British Library MS Cotton Vespasian D.ix. fols. 177a-182b, 190a-190b.


Editions

F. J. Furnivall. Early English Poems and Lives of Saints. Berlin: Asher, 1862. Pp. 138-48. [Transactions of the Philological Society of London, 1858.]


Pertinent Studies

Byrne, Sister M. Tradition of the Nun in Medieval England. Washington, D.C.: Catholic University of America Press, 1932.

Elkins, Sharon K. Holy Women of Twelfth-Century England. Chapel Hill: University of North Carolina Press, 1988. [Excellent study of the most creative and expansive phase of women's religious life in England.]

Labarge, Margaret Wade. A Small Sound of the Trumpet: Women in Medieval Life. Boston: Beacon Press, 1986. [See esp. Ch. 5: "Women who Prayed: Nuns and Beguines," pp. 98-120.]

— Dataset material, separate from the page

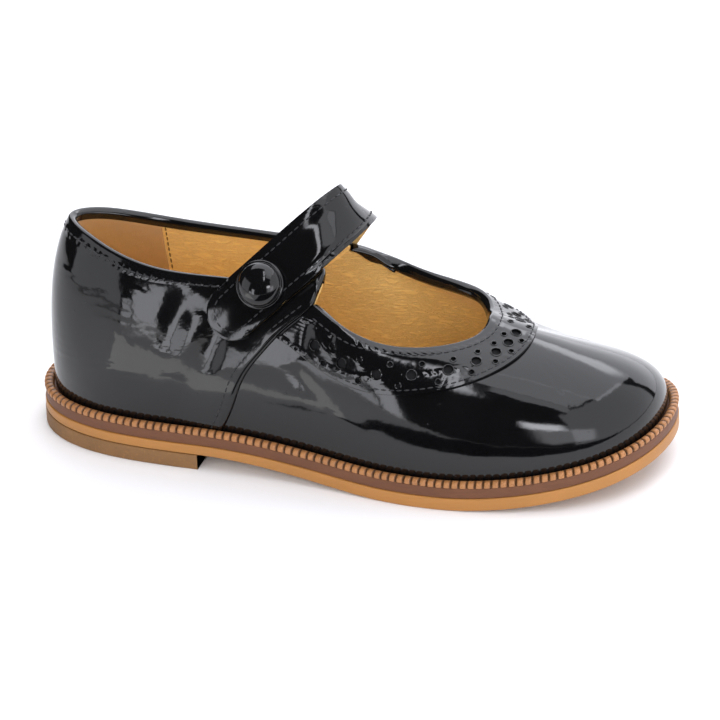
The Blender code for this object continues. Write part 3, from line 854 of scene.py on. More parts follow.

Power, Eileen. Medieval English Nunneries. Cambridge: University Press, 1922. [The definitive study of the subject. See especially Ch. 5: "The Nun in Medieval Literature," pp. 499-562. Comments on Why I Can't Be a Nun appear on pp. 545-49.]

Robbins, Rossell Hope. "XIII. Poems Dealing with Contemporary Conditions" In A Manual of the Writings in Middle English 1050-1500, vol. 5. New Haven: Connecticut Academy of Arts and Sciences, 1975. Pp. 1452, 1679.

Utley, Francis L. The Crooked Rib: An Analytical Index to the Argument about Women in English and Scots Literature to the End of the Year 1568. Columbus, Ohio: Ohio State University Press, 1944.